Toll-like receptors enhance and stimulate the production of APCs and other necessary innate immune cells. The TLR2 was chosen due to its ability to interact well with non-TLR molecules and are highly expressed in Gram-positive bacteria [50]. This receptor can produce an innate immune response which could assist the vaccine construct [50]. Molecular docking of the 3-D model and TLR2 is conducted by a variety of online docking tools. The high binding affinity of the vaccine complex towards TLR2 makes this an accepted docked complex. The docked complex can produce adaptive and innate immune responses. The HawkDock server uses MM/GBSA scores which were integrated into the server to highlight key binding residues with the molecule [34]. The server also ranks the residues of the receptor and ligand molecules according to the binding energy.
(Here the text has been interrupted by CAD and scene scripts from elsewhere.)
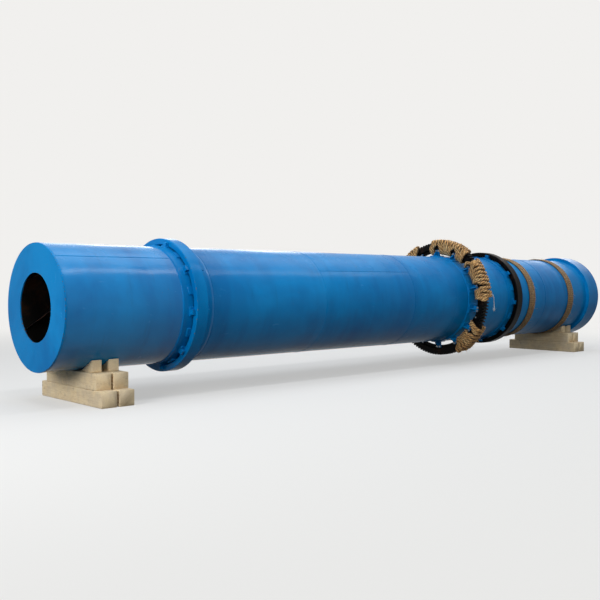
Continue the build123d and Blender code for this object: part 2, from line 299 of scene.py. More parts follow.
def blue_enamel(name, bare_inside=None, gloss=0.05):
    """Alkyd enamel sprayed on rolled plate: a glossy strong blue, a little uneven, with waves in its
    reflections, dust where it faces up, and chips that show rust. The inside, which is what lies within
    the shell's radius or between its ends, is bare mill plate."""
    made, add, place = start(name)
    x = add("SeparateXYZ", place)
    up = add("SeparateXYZ", add("NewGeometry").node.outputs["Normal"]).node.outputs["Z"]
    off_axis = add("Mapping", place, Location=(0, 0, -AXIS_Z), Scale=(0, 1, 1))
    r = add("VectorMath", off_axis, operation="LENGTH")
    # The tone wanders over a metre or so
    tone = add("TexNoise", place, 0.9, 4, 0.6, Distortion=0.4)
    colour = add("Mix", add("MapRange", tone, 0.36, 0.66, **SMOOTH), "#016DAE", "#0383C6", data_type="RGBA")
    # Spray passes, each about 0.25 m wide along the drum
    passes = add("TexNoise", add("Mapping", place, Scale=(1, 0.18, 0.18)), 3.6, 2, 0.5)
    colour = coat(add, colour, passes, 0.4, 0.62, 0.26, "#0A92D6")
    # Grime that ran down from the top, in streaks 30 to 60 mm wide
    streaks = add("TexNoise", add("Mapping", place, Scale=(1, 0.14, 0.14)), 9.0, 4, 0.6, Distortion=0.3)
    colour = coat(add, colour, streaks, 0.54, 0.78, 0.26, "#034B80")
    # Dust settles where the surface looks up, thicker in patches 0.4 m wide
    patches = add("MapRange", add("TexNoise", place, 2.3, 5, 0.62), 0.30, 0.75, **SMOOTH)
    dust = add("Math", add("MapRange", up, 0.15, 1.0, **SMOOTH), patches, operation="MULTIPLY")
    colour = add("Mix", add("Math", dust, 0.10, operation="MULTIPLY"), colour, "#8DB4CE", data_type="RGBA")
    # Rubbed places, a few centimetres across, paler and duller
    rub = add("TexNoise", add("Mapping", place, Scale=(0.35, 1, 1)), 6.5, 5, 0.7, Distortion=0.8)
    rub = add("MapRange", rub, 0.64, 0.72, **SMOOTH)
    colour = add("Mix", add("Math", rub, 0.26, operation="MULTIPLY"), colour, "#45A0DA", data_type="RGBA")
    # Chips about 7 mm across, drawn only where a coarse pattern gathers them
    cells = add("MapRange", add("TexVoronoi", place, 26.0), 0.11, 0.07, **SMOOTH)
    near = add("MapRange", add("TexNoise", place, 1.7, 3, 0.6), 0.56, 0.70, **SMOOTH)
    chip = add("Math", cells, near, operation="MULTIPLY")
    rust = add("Mix", add("TexNoise", place, 90, 2, 0.55), "#3B2A22", "#7A4A2C", data_type="RGBA")
    colour = add("Mix", chip, colour, rust, data_type="RGBA")
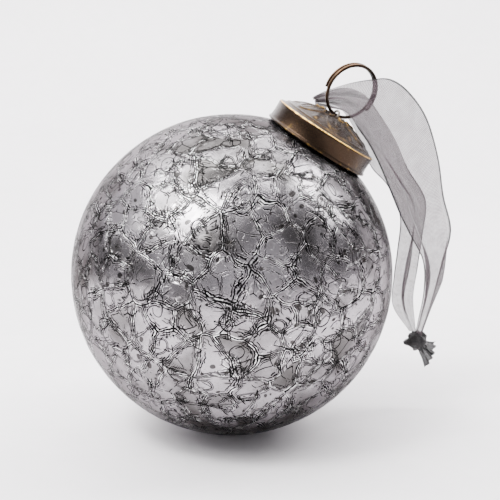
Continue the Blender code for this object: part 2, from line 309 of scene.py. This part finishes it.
def crackle_material():
    """Silvering seen through crackled glass: clear cells edged with bundles of cracks, with painted
    glints beside some cracks.
    """
    s = Shader("silvered_crackle_glass_look")
    place = s.place()

    def warp(base, scale, amount, offset):
        _, field = s.noise(s.vector("ADD", place, offset), scale, 1.0)
        field = s.vector("SUBTRACT", field, (0.5, 0.5, 0.5))
        return s.vector("ADD", base, s.vector("SCALE", field, scale=amount))

    def patch(scale, low, high, offset):
        return s.ramp(s.noise(s.vector("ADD", place, offset), scale, 1.0)[0], low, high)

    def masked(line, mask):
        return s.math("MULTIPLY", line, mask)

    def flat_map(turn, offset):
        """Flat coordinates on the ball, bent broadly and then finely."""
        flat = s.sphere_map(place, turn, BALL_RADIUS / MM)
        return warp(warp(flat, 0.1, 6.0, offset), 0.5, 0.7, offset)

    def moved(flat, across, up):
        return s.vector("ADD", flat, (across, up, 0.0))

    first_map = flat_map((0.5, 0.9, 0.3), (5.0, 0.0, 1.0))
    second_map = flat_map((1.3, 0.2, 1.9), (31.0, 7.0, 2.0))
    wobble = s.math("MULTIPLY_ADD", s.noise(place, 0.9, 1.0)[0], 0.7, -0.35)

    # Large cells: the cracks run beside each other along their edges and break off.
    edge, _, _ = s.cells(first_map, LARGE_CELL, "DISTANCE_TO_EDGE")
    drifting = s.math("ADD", edge, wobble)
    strokes = [
        masked(s.line(edge, 0.0, 0.27), patch(0.25, 0.33, 0.4, (5.0, 0.0, 0.0))),
        masked(s.line(drifting, 0.6, 0.23), patch(0.28, 0.38, 0.43, (0.0, 9.0, 0.0))),
        masked(s.line(drifting, 1.15, 0.2), patch(0.3, 0.45, 0.5, (0.0, 9.0, 4.0))),
        masked(s.line(drifting, 1.7, 0.18), patch(0.3, 0.5, 0.55, (0.0, 2.0, 4.0))),
    ]
    calm = s.ramp(edge, 2.9, 1.9)
    # A painted glint: a thin bright line just inside some of the large cells' edges.
    painted_glint = masked(s.line(edge, 0.33, 0.15), patch(0.6, 0.48, 0.54, (2.0, 0.0, 4.0)))

    # Smaller cracks that cross them.
    crossing, _, _ = s.cells(second_map, SMALL_CELL, "DISTANCE_TO_EDGE")
    crossing_drift = s.math("ADD", crossing, wobble)
    strokes += [
        masked(s.line(crossing, 0.0, 0.22), patch(0.2, 0.5, 0.55, (3.0, 3.0, 9.0))),
        masked(s.line(crossing_drift, 0.55, 0.18), patch(0.2, 0.54, 0.58, (8.0, 1.0, 9.0))),
    ]

    # Bundles of fine ripples.
    centre, _, _ = s.cells(moved(first_map, 17.0, 25.0), RIPPLE_SPREAD)
    phase = s.math("FRACT", s.math("DIVIDE", s.math("ADD", centre, wobble), RIPPLE_PITCH))
    ripple = s.line(phase, 0.5, 0.2)
    ripple = masked(ripple, patch(0.4, 0.46, 0.52, (2.0, 6.0, 1.0)))
    strokes.append(masked(ripple, masked(calm, patch(0.12, 0.52, 0.57, (14.0, 2.0, 6.0)))))

    # A few whole circles, some of them double.
    reach, tint, _ = s.cells(moved(second_map, 6.0, 12.0), CIRCLE_SPACING)
    size, chance, _ = s.channels(tint)
    beyond = s.math("SUBTRACT", reach, s.math("MULTIPLY_ADD", size, 1.4, 1.6))
    strokes += [
        masked(s.line(beyond, 0.0, 0.22), s.math("GREATER_THAN", chance, 0.5)),
        masked(s.line(beyond, 0.5, 0.16), s.math("GREATER_THAN", chance, 0.72)),
    ]

    # Crazing where the cracks crowd together, with painted glints beside some of it.
    crowded = masked(patch(0.1, 0.53, 0.6, (1.0, 30.0, 2.0)), calm)
    craze, _, _ = s.cells(second_map, CRAZE_CELL, "DISTANCE_TO_EDGE")
    strokes.append(masked(s.line(craze, 0.0, 0.16), crowded))
    sparse = masked(crowded, patch(0.9, 0.48, 0.54, (2.0, 7.0, 4.0)))
    painted_glint = s.math("MAXIMUM", painted_glint, masked(s.line(craze, 0.3, 0.13), sparse))
    lines = strokes[0]
    for stroke in strokes[1:]:
        lines = s.math("MAXIMUM", lines, stroke)

    # Round spots where the silvering is missing.
    spots, spot_tint, _ = s.cells(moved(first_map, 3.0, 31.0), SPOT_SPACING)
    _, spot_size, _ = s.channels(spot_tint)
    spot_edge = s.math("SUBTRACT", spots, s.math("MULTIPLY_ADD", spot_size, 1.3, -0.35))
    spot = masked(s.ramp(spot_edge, 0.1, -0.05), patch(0.06, 0.4, 0.5, (7.0, 7.0, 1.0)))

    # The silvering is thicker in some cells than in others. The warm tint of its dark tone and the
    # lilac tint of its pale tone are painted reflection of the surroundings.
    cloud, _ = s.noise(place, 0.06, 3.0)
    grain, _ = s.noise(place, 1.7, 3.0, 0.65)
    _, cell_tint, cell_middle = s.cells(first_map, LARGE_CELL)
    cell_level, _, _ = s.channels(cell_tint)
    silvering = s.math("MULTIPLY_ADD", s.math("SUBTRACT", cell_level, 0.5), 0.2, cloud)
    silver = colour_mix(s, s.ramp(silvering, 0.3, 0.68), SILVER_DARK, SILVER_PALE)
    specks = s.math("MULTIPLY", s.ramp(grain, 0.54, 0.7), 0.35)
    silver = colour_mix(s, specks, silver, SPECK_COLOUR)
    # Painted glints beside the cracks go on first, then the dark cracks themselves.
    colour = colour_mix(s, s.math("MULTIPLY", painted_glint, 0.85), silver, PAINTED_GLINT_COLOUR)
    colour = colour_mix(s, lines, colour, CRACK_COLOUR)
    colour = colour_mix(s, s.math("MULTIPLY", spot, 0.9), colour, BARE_COLOUR)

    # Each cell and each small facet of the crackle leans its own way.
    def leaning(lean, middle):
        slope = s.add("ShaderNodeVectorMath", operation="DOT_PRODUCT")
        s.put(slope.inputs[0], s.vector("SUBTRACT", lean, (0.5, 0.5, 0.5)))
        s.put(slope.inputs[1], s.vector("SUBTRACT", first_map, middle))
        return slope.outputs["Value"]

    _, lean, middle = s.cells(first_map, FACET)
    tilt = s.math("MULTIPLY", leaning(lean, middle), s.math("MULTIPLY_ADD", crowded, 0.25, 0.06))
    tilt = s.math("MULTIPLY_ADD", leaning(cell_tint, cell_middle), 0.08, tilt)
    height = s.math("MULTIPLY_ADD", lines, -0.05, tilt)
    relief = s.bump(height, MM)
    outer = s.bump(s.math("MULTIPLY", lines, -0.015), MM)
    rough = s.math("MULTIPLY_ADD", lines, 0.1, 0.2)
    rough = s.math("ADD", rough, s.math("MULTIPLY", cloud, 0.12))
    s.set(Base_Color=colour, Metallic=1.0, Roughness=rough, Normal=relief)
    s.set(Specular_Tint=(0.3, 0.29, 0.29, 1.0))
    s.set(Coat_Weight=0.1, Coat_Roughness=0.06, Coat_IOR=1.45, Coat_Normal=outer)
    return s.material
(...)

The top 10 were selected and illustrated in the result (Table 7). A molecular dynamic simulation was performed of the TLR2-vaccine construct to deduce its stability. The result illustrated the motion and rigidity of the complex which was predicted to be stable.

Table 7 The top 10 receptor and ligand residues for the docked MEV and TLR2 molecule with its corresponding binding energy retrieved from the HawkDock software

An evaluation using in silico restriction cloning of the reverse translation of the vaccine construct into the pET30a ( +) vector was conducted. The CAI and GC content is predicted to supply vital information about protein expression. The expression level of the vaccine candidate was predicted to fall with a good range of optimal expression. These references should be considered indicative which require wet-laboratory procedures to be able to verify [31]. The predicted CAI and GC content will support in vitro expression studies. Immunogenic profiles of the vaccine construct were estimated by an online tool referred to as C-ImmSim. The antigen concentration decreases after the first injection due to the memory cells that built up an immune defence. The memory B and T cells (cytotoxic and helper) are responsive in the presence of the antigen molecule which triggers a response. The level of secreted cytokines is high which show replication inhibition and T-cell-mediated immune response [46]. Further analysis should proceed via a bacterial expression which will allow the vaccine candidate to be used in various immunological studies that can validate what this study has discovered. Pre-clinical trials such as tissue-culture or cell-culture systems and animal testing would thereafter lead the investigation.

Conclusion

Technology has brought new light to vaccine development that could be added to the current methods such as in vitro pre-clinical trials for Mtb. This study acquired the use of online-based prediction tools to discover B and T cell epitopes to assemble a multi-epitope vaccine candidate for Mtb. The constructed candidate met all immunogenic properties for an appropriate vaccine. The investigation led to various properties of the construct highlighting the nature of the sequence, the folding of the residues and the tertiary structure analysis. The binding affinity and stability of the docked vaccine complex with TLR2 using molecular dynamic simulation were estimated and accepted. Further analysis demonstrated that the predicted vaccine subunit may potentially provide the necessary immune response as a vaccine candidate. However, further lab-based immunological studies are required to validate the predicted immune-informatics data in this study.